Entries shown =

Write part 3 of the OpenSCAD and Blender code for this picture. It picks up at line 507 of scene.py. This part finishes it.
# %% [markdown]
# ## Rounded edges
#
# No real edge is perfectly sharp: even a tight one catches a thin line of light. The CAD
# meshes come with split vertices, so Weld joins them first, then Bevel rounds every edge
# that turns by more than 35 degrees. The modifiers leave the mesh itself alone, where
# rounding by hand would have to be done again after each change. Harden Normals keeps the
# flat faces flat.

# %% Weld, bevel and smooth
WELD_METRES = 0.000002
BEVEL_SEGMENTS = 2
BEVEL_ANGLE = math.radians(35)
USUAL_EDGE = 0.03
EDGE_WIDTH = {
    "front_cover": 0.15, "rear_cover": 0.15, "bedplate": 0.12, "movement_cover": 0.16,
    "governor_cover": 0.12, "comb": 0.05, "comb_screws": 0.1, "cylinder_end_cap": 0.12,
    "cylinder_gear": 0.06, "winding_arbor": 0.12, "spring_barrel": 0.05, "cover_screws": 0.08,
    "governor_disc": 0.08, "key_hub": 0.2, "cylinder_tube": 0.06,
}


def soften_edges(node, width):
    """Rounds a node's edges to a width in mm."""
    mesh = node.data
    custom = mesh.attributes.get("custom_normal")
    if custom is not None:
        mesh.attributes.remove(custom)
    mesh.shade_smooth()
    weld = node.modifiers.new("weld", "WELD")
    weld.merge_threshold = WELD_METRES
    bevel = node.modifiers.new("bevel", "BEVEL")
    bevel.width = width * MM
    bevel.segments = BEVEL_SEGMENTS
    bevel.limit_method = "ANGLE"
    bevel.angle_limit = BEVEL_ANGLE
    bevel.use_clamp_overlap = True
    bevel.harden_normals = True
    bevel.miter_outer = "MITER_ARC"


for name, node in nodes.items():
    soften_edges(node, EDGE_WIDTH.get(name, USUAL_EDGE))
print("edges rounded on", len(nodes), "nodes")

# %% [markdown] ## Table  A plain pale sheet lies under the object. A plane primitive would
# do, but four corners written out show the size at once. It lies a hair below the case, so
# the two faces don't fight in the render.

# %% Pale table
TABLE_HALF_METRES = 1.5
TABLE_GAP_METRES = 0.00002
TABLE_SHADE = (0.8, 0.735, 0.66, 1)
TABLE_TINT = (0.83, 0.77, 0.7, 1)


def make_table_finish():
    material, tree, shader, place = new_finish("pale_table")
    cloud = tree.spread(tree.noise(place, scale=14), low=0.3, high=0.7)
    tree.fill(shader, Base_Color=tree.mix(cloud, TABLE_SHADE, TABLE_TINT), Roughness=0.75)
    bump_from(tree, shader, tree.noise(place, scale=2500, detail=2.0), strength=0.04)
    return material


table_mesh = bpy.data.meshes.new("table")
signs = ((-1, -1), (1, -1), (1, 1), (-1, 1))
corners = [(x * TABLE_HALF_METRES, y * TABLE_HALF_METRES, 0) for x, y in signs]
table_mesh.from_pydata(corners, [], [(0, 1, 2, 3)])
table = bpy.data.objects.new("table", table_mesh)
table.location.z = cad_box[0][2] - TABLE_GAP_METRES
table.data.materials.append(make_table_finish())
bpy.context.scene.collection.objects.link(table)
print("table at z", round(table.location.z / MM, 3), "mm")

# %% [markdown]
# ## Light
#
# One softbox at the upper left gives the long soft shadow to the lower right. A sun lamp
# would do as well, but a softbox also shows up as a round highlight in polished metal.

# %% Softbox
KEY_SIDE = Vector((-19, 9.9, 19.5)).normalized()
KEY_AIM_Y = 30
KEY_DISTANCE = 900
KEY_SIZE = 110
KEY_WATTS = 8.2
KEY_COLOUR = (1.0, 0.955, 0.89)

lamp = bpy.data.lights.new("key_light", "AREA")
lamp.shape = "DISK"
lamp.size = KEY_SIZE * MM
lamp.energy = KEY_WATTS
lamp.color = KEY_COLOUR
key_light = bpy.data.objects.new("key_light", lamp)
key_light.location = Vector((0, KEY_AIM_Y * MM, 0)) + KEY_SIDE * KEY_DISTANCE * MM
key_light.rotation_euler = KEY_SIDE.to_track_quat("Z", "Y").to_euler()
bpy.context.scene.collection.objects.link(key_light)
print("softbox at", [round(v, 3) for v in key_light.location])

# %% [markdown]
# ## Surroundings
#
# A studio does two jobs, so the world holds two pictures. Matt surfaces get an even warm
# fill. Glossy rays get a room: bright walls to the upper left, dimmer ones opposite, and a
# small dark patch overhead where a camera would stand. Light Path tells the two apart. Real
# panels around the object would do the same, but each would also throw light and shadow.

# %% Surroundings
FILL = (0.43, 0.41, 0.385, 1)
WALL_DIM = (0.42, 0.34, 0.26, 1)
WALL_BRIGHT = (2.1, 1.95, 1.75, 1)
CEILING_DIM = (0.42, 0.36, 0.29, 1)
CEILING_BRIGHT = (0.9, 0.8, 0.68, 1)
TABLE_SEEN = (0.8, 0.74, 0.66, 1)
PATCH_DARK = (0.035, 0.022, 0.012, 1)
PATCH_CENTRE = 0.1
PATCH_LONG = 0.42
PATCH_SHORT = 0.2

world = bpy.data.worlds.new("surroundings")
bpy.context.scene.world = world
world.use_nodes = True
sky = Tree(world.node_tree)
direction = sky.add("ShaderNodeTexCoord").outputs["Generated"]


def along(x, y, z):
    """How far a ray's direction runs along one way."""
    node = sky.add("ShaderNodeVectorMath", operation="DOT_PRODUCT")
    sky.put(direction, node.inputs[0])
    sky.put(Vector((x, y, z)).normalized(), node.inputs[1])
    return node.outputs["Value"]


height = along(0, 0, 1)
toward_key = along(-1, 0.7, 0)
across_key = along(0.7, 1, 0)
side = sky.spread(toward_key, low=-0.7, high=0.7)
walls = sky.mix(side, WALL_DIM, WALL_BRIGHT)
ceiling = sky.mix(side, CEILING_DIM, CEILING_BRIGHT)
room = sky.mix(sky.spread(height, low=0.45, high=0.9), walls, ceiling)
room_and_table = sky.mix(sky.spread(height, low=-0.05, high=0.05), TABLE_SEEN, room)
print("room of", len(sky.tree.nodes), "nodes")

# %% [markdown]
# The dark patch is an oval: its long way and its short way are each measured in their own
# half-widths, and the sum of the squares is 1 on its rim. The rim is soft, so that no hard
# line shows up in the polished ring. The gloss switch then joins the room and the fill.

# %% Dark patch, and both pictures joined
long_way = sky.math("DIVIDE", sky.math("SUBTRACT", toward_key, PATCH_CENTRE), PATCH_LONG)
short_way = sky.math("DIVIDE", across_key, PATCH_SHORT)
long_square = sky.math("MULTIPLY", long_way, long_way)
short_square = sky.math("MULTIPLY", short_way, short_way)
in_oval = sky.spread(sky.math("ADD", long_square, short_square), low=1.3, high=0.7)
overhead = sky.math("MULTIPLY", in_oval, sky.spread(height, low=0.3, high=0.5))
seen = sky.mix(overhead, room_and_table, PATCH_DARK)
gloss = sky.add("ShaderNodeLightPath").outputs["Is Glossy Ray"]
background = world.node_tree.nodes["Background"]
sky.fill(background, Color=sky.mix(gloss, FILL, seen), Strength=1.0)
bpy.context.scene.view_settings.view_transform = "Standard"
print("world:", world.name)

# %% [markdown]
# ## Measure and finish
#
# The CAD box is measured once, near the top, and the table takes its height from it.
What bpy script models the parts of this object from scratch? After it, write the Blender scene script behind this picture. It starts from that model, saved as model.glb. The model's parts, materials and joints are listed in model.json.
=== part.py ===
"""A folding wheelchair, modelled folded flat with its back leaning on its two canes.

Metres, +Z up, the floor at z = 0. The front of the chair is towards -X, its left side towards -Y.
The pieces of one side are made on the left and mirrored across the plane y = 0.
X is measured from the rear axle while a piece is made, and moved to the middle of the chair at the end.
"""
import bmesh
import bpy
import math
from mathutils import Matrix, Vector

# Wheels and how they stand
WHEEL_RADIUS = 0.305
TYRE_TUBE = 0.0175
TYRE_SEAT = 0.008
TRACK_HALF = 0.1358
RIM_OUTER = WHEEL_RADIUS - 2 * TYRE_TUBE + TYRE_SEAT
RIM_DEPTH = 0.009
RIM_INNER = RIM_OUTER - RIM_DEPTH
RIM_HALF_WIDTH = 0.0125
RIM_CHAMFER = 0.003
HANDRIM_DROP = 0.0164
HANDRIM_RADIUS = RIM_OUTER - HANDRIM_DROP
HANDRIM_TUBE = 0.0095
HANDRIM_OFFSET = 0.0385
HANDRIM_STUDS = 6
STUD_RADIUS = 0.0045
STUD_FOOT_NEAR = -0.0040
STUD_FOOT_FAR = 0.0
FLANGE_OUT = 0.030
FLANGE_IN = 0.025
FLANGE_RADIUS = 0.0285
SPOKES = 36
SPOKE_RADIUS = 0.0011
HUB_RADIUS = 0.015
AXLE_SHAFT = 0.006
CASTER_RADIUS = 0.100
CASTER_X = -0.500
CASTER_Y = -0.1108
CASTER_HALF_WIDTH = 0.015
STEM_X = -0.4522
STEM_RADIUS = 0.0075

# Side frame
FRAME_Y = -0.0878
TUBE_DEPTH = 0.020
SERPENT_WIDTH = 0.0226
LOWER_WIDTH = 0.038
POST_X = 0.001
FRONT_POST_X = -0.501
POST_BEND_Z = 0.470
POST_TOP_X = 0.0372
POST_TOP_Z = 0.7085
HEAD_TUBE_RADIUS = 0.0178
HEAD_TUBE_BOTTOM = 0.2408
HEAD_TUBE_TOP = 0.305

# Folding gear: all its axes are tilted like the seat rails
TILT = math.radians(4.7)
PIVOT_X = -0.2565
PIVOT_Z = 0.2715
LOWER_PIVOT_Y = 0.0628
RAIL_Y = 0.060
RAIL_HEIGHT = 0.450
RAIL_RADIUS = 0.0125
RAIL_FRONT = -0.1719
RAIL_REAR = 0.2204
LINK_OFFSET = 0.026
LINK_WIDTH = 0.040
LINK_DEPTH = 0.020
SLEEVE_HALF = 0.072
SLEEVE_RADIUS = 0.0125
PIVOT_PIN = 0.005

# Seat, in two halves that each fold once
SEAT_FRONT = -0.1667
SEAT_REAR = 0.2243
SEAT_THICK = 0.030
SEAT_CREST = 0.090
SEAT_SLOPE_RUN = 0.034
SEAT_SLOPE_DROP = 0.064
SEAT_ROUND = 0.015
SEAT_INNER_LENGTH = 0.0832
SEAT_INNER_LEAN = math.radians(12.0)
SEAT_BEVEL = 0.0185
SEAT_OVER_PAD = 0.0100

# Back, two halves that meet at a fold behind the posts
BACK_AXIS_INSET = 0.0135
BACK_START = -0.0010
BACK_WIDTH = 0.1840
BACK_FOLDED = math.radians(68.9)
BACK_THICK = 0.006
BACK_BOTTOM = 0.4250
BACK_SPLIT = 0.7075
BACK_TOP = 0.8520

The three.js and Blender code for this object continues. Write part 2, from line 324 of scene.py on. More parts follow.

Work to do = Everything from the first line of the data through the line containing "TABLE_TINT = (0.83, 0.77, 0.7, 1)" should be echoed exactly. Add nothing.

Reply to the exercise =
Write part 3 of the OpenSCAD and Blender code for this picture. It picks up at line 507 of scene.py. This part finishes it.
# %% [markdown]
# ## Rounded edges
#
# No real edge is perfectly sharp: even a tight one catches a thin line of light. The CAD
# meshes come with split vertices, so Weld joins them first, then Bevel rounds every edge
# that turns by more than 35 degrees. The modifiers leave the mesh itself alone, where
# rounding by hand would have to be done again after each change. Harden Normals keeps the
# flat faces flat.

# %% Weld, bevel and smooth
WELD_METRES = 0.000002
BEVEL_SEGMENTS = 2
BEVEL_ANGLE = math.radians(35)
USUAL_EDGE = 0.03
EDGE_WIDTH = {
    "front_cover": 0.15, "rear_cover": 0.15, "bedplate": 0.12, "movement_cover": 0.16,
    "governor_cover": 0.12, "comb": 0.05, "comb_screws": 0.1, "cylinder_end_cap": 0.12,
    "cylinder_gear": 0.06, "winding_arbor": 0.12, "spring_barrel": 0.05, "cover_screws": 0.08,
    "governor_disc": 0.08, "key_hub": 0.2, "cylinder_tube": 0.06,
}


def soften_edges(node, width):
    """Rounds a node's edges to a width in mm."""
    mesh = node.data
    custom = mesh.attributes.get("custom_normal")
    if custom is not None:
        mesh.attributes.remove(custom)
    mesh.shade_smooth()
    weld = node.modifiers.new("weld", "WELD")
    weld.merge_threshold = WELD_METRES
    bevel = node.modifiers.new("bevel", "BEVEL")
    bevel.width = width * MM
    bevel.segments = BEVEL_SEGMENTS
    bevel.limit_method = "ANGLE"
    bevel.angle_limit = BEVEL_ANGLE
    bevel.use_clamp_overlap = True
    bevel.harden_normals = True
    bevel.miter_outer = "MITER_ARC"


for name, node in nodes.items():
    soften_edges(node, EDGE_WIDTH.get(name, USUAL_EDGE))
print("edges rounded on", len(nodes), "nodes")

# %% [markdown] ## Table  A plain pale sheet lies under the object. A plane primitive would
# do, but four corners written out show the size at once. It lies a hair below the case, so
# the two faces don't fight in the render.

# %% Pale table
TABLE_HALF_METRES = 1.5
TABLE_GAP_METRES = 0.00002
TABLE_SHADE = (0.8, 0.735, 0.66, 1)
TABLE_TINT = (0.83, 0.77, 0.7, 1)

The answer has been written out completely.